How it was explained to me by john an ifi guy in nj is that the red is normally high, when it is high plus white is high, it goes one way. when it is brought low but white is put high it goes the other way. when just red is high it stays neutral.

In the post season I plan on hooking up most of the IFI devices to an Agilent scope and play around with them. Then publish a report complete with screen shots from the scope.

If anyone has an things for me to check on let me know. Ideas I have:

1. Reverse engineer the PWM algorithm used by the Victors.
2. Confirm the Victors output… is it pulsed, or can it really regulate the voltage?
3. Maybe if we have a spare OI, I’ll reverse engineer all pins on the competition port.
4. Determine how accurate the 26.2ms updates are.

Any other ideas? Information wants to be open!

yeah, after I posted i realised that two of the wires had to be input and I played around with it until i found the right combination
Black - must be grounded
Red - puts it in reverse
White - puts it in forward

Found the above in a previous thread, Thanks guys for the help.

Ok, I came up with this quick, it works in simulation, but circuitmaker isn’t perfect. I’ll build this and report back on how it works. The LED’s are simply to help me quickly see where its set, but are not needed. I may just build it without the leds, and lable the switchs (what an idea! )

well, you might be overcomplicating things, i mean, what exactly are you trying to test out, is the victor or spike working? the motor?

as for what i and my othre electrical people on the team have been doing is, use an old RC and OI to make a simple circut to a motor that we know works. then just hook up the spike or victor to it to see if it works or not.

as for a motor being tested, after nearly shorting out too many robot batteries (to the point where only the pit crew could handle them), we (well more specifically i did) but we made a motor tester. our team bought some 1/2" bosch drills from the company or someone, so we have something for the freshmen to build in the fall, and spares for the season. well, we took the trigger assembly out of 2 of the drills, soldered on new leads to the trigger, and now the leads go to alliagator clips( one of the 2 has male and female solderless connections too, so we spraypainted it gold, and now goes by the name of the “golden gun” or “golden child?” depending upon who you ask). so we just use that to easily test motors without having to worry about the 18 or so amps from a robot battery frying things…

hope this helped

The simple circuit I designed is to test systems controlled by the spike relay module, quickly while in the pits. In the pits it is sometimes required to activate only one subsystem, or part, without the need to power everything up, as well as tether the robot, we have a pwm signal gen that works with the victors, and this is designed to work with the spikes, so that I can manually control a relay. So, if we are having problems with our program (Jeez, I hope we got the bugs out), or if we modify/readjust something, we can test the individual system and verify its working condition. You do not absolutely need this, however, in my experience with the pwm signal gen, it comes in handy, and saves time while troubleshooting.
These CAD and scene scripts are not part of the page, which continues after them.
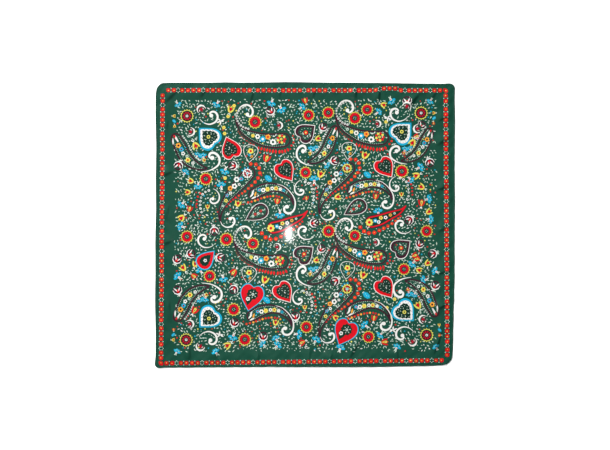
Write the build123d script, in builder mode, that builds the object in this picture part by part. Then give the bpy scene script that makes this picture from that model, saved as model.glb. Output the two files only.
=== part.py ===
from build123d import *
import os

# A square printed satin headscarf, laid out flat with its printed face up.
#
# The scarf is one satin panel whose four edges are folded over twice and sewn down with a lockstitch seam.
# Each hem is the panel's own cloth: it climbs from the panel, runs out to the edge, folds under, comes back,
# and folds once more, so that the cut edge is hidden between the two outer layers. A needle thread lies
# along the top of every hem, and a bobbin thread along its underside. Hems and threads turn the soft corners
# on an arc and meet their neighbours on the corner's diagonal.
#
# Frame: +X is the scarf's right edge, +Y its far edge, +Z up out of the printed face. The origin is the
# middle of the panel, on the surface that the scarf lies on. All sizes are in millimetres.

# The finished scarf.
SCARF_WIDTH = 700.0  # along X, edge to edge
SCARF_DEPTH = 665.0  # along Y, edge to edge
CORNER_RADIUS = 14.0  # a rolled hem can't make a sharp corner

# The materials.
CLOTH = 0.2  # thickness of the satin
THREAD = 0.25  # thickness of the sewing thread

# The hem's section. An inset is measured inwards from the finished edge.
HEM_WIDTH = 4.0  # how far the fold under reaches
CUT_EDGE_INSET = 0.9  # the hidden cut edge stops short of the outer fold
RISE_START_INSET = 7.0  # the cloth leaves the table here
RISE_END_INSET = 4.7  # and has reached the height of the hem here
PANEL_INSET = 8.0  # where the panel's node ends and the hem's begins
SEAM_INSET = 3.2  # the line of stitches, just outside the inner fold
LAYER_PITCH = 0.26  # from one layer of the fold to the next
CONTACT_GAP = 0.01  # between a thread and the cloth that it lies on
FOLD_SHARE = 0.98  # a fold's radius, as a share of half the height that it spans

# Heights of the middle of each layer above the table.
PANEL_LAYER = CLOTH / 2
UNDER_LAYER = THREAD + CONTACT_GAP + CLOTH / 2
CUT_LAYER = UNDER_LAYER + LAYER_PITCH
TOP_LAYER = CUT_LAYER + LAYER_PITCH
NEEDLE_THREAD_HEIGHT = TOP_LAYER + CLOTH / 2 + CONTACT_GAP + THREAD / 2
BOBBIN_THREAD_HEIGHT = THREAD / 2

# Each side: its name, how far it is turned from the far side, its finished length, and how far its edge
# is from the middle of the scarf.
SIDES = [
    ("far", 0, SCARF_WIDTH, SCARF_DEPTH / 2),
    ("left", 90, SCARF_DEPTH, SCARF_WIDTH / 2),
    ("near", 180, SCARF_WIDTH, SCARF_DEPTH / 2),
    ("right", 270, SCARF_DEPTH, SCARF_WIDTH / 2),
]
HALF_CORNER = 45  # degrees: a side's hem turns half of the corner at each of its ends


def hem_section(plane):
    """The folded cloth, cut across: local x is the inset and local y the height."""
    outer_fold_inset = CLOTH / 2
    outer_fold = FOLD_SHARE * (TOP_LAYER - UNDER_LAYER) / 2
    inner_fold = FOLD_SHARE * (CUT_LAYER - UNDER_LAYER) / 2
    rise = RISE_START_INSET - RISE_END_INSET
    with BuildSketch(plane) as section:
        with BuildLine():
            FilletPolyline(
                (PANEL_INSET, PANEL_LAYER),
                (RISE_START_INSET, PANEL_LAYER),
                (RISE_END_INSET, TOP_LAYER),
                (outer_fold_inset, TOP_LAYER),
                (outer_fold_inset, UNDER_LAYER),
                (HEM_WIDTH, UNDER_LAYER),
                (HEM_WIDTH, CUT_LAYER),
                (CUT_EDGE_INSET, CUT_LAYER),
                radius=[rise, rise, outer_fold, outer_fold, inner_fold, inner_fold],
            )
        trace(line_width=CLOTH)
    return section


def thread_section(plane, height):
    """A sewing thread on the seam line, cut across."""
    with BuildSketch(plane) as section:
        with Locations((SEAM_INSET, height)):
            Circle(THREAD / 2)
    return section


def along_side(turn, length, reach, make_section, *details):
    """Runs a section along one side of the scarf and round half of the corner at each end."""
    right_end = Vector(length / 2 - CORNER_RADIUS, reach, 0).rotate(Axis.Z, turn)
    left_end = Vector(CORNER_RADIUS - length / 2, reach, 0).rotate(Axis.Z, turn)
    leftwards = Vector(-1, 0, 0).rotate(Axis.Z, turn)
    inwards = Vector(0, -1, 0).rotate(Axis.Z, turn)
    at_right = Plane(right_end, x_dir=inwards, z_dir=leftwards)
    at_left = Plane(left_end, x_dir=inwards, z_dir=leftwards)
    with BuildPart() as run:
        straight = make_section(at_right, *details)
        extrude(straight.sketch, amount=length - 2 * CORNER_RADIUS)
        for end, plane, sense in ((right_end, at_right, -1), (left_end, at_left, 1)):
            corner = Axis(end + inwards * CORNER_RADIUS, (0, 0, 1))
            turned = make_section(plane, *details)
            revolve(turned.sketch, axis=corner, revolution_arc=sense * HALF_CORNER)
    return run


def write(name, label):
    """Labels a finished piece and writes it as a file of its own."""
    name.part.label = label
    export_step(name.part, f"parts/{label}.step")


os.makedirs("parts", exist_ok=True)

with BuildPart() as satin_panel:
    with BuildSketch():
        RectangleRounded(
            SCARF_WIDTH - 2 * PANEL_INSET,
            SCARF_DEPTH - 2 * PANEL_INSET,
            CORNER_RADIUS - PANEL_INSET,
        )
    extrude(amount=CLOTH)
write(satin_panel, "satin_panel")

for side, turn, length, reach in SIDES:
    hem = along_side(turn, length, reach, hem_section)
    write(hem, f"hem_{side}")
    needle_thread = along_side(turn, length, reach, thread_section, NEEDLE_THREAD_HEIGHT)
    write(needle_thread, f"needle_thread_{side}")
    bobbin_thread = along_side(turn, length, reach, thread_section, BOBBIN_THREAD_HEIGHT)
    write(bobbin_thread, f"bobbin_thread_{side}")
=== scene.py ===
import math
import random

import bpy
import numpy as np
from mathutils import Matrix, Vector
from mathutils.geometry import delaunay_2d_cdt


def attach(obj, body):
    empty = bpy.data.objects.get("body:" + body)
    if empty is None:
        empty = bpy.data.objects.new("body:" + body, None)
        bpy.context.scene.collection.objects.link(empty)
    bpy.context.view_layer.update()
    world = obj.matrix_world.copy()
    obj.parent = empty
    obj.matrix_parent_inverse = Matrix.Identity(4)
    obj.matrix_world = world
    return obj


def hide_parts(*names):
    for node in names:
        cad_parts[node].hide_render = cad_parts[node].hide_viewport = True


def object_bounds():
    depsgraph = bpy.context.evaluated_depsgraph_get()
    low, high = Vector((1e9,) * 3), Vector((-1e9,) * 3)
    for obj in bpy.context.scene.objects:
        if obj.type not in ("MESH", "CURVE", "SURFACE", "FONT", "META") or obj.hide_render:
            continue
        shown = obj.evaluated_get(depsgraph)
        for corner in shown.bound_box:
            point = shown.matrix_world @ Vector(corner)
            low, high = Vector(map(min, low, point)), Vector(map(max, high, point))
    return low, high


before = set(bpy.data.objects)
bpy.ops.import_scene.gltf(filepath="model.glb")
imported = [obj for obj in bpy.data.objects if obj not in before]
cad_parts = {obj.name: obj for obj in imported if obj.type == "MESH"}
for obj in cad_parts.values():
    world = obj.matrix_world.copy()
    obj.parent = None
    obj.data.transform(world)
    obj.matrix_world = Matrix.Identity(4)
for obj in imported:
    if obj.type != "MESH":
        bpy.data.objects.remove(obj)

# A square headscarf of printed satin, laid out flat with its printed face up.
#
# The cloth is printed flat, then hemmed, then laid out, and the script goes the same way. The print is a list
# of dyed outlines in millimetres on the flat cloth. One triangulation cuts the cloth along all of them, so each
# triangle holds one dye. lay_out() then takes any point of the hemmed cloth to where it lies on the table, and
# the panel, the hems and the stitches all go through it, so they stay together.

cad_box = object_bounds()

MM = 0.001
WIDTH = (cad_box[1].x - cad_box[0].x) / MM
DEPTH = (cad_box[1].y - cad_box[0].y) / MM
HALF_X = WIDTH / 2
HALF_Y = DEPTH / 2

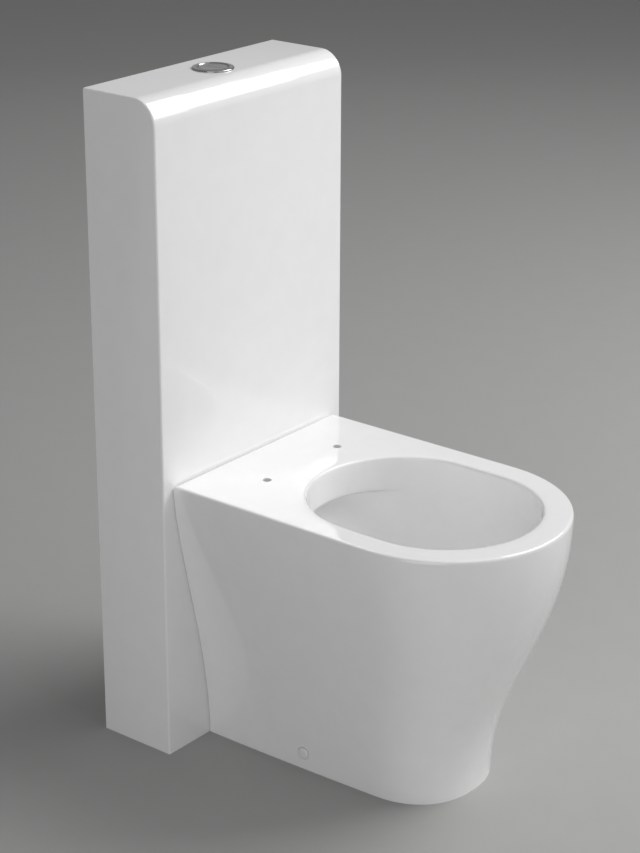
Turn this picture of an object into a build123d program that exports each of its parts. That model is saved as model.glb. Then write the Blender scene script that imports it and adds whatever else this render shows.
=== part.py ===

I would put a volt meter on the relay wires of an RC and measure the red and white signals to see if they are 5V or 12V

my expectation is that they would be 5V control signals. If so and you put 12V on the spike signals they will be destroyed.

(I hope they are 5V signals, otherwise if you made a mistake an plugged a victor PWM cable into a relay output, you would destroy the victor - they have 5V control signals)

Check here for more info…
http://www.innovationfirst.com/FIRSTRobotics/pdfs/SpikeBLUEUsersManual.pdf
The input to the Spikes are through opto isolators on the Spike, so you have to be able to supply enough current to forward bias an LED in the isolator to get it to work. Input power must be 12 volts and the RC relay outputs (PWM style connector) is most likely 5 volts.
If you wanted to have an output that tested Spikes and Speed Controllers, I would have included two inputs that are unused on the robot. It is important when troubleshooting to test the exact path to be sure things are working. Let the controller do the signal generation.

Hmm, It would make more sense to use 5 volts instead of 12 for the control of the relay, otherwise, as you pointed out, we could have many fried spike modules. I will use a multimeter and check the output voltage for the relays. As to what Al said about letting the interface produce the signals, yes we could do that, however, like our pwm signal gen, we are able to test any relay module, and not just the ones on this years bot, build one, and it serves all. Perhaps I am just looking to kill time between competitions, but we use the pwm signal generator often enough, and there has been certain instances where a relay controllor would have come in handy, that is why I will continue to pursure my idea. Thank you for your input, if it seemed like I was rushing, I wasn’t, but i’m certainly glad that this came up as cooking a spike would have been bad.

Note: Ahhh, suddenly understands fully what al ment…Yea, That might be useful to incorperate, a simple onbot 3 way toggle switch going to the digital inputs, then lable a relay out as the relay test output or something along thoose lines, so all you have to do is switch where the relay cable is plugged in to test the relay itself, or to control the system without powering up the controls, and putting the bot on tether. Definatly going to look into that. Great idea.

We have built a spike controller. I’ll find it and post what the wiring is.

250: I think you may have one some place as well.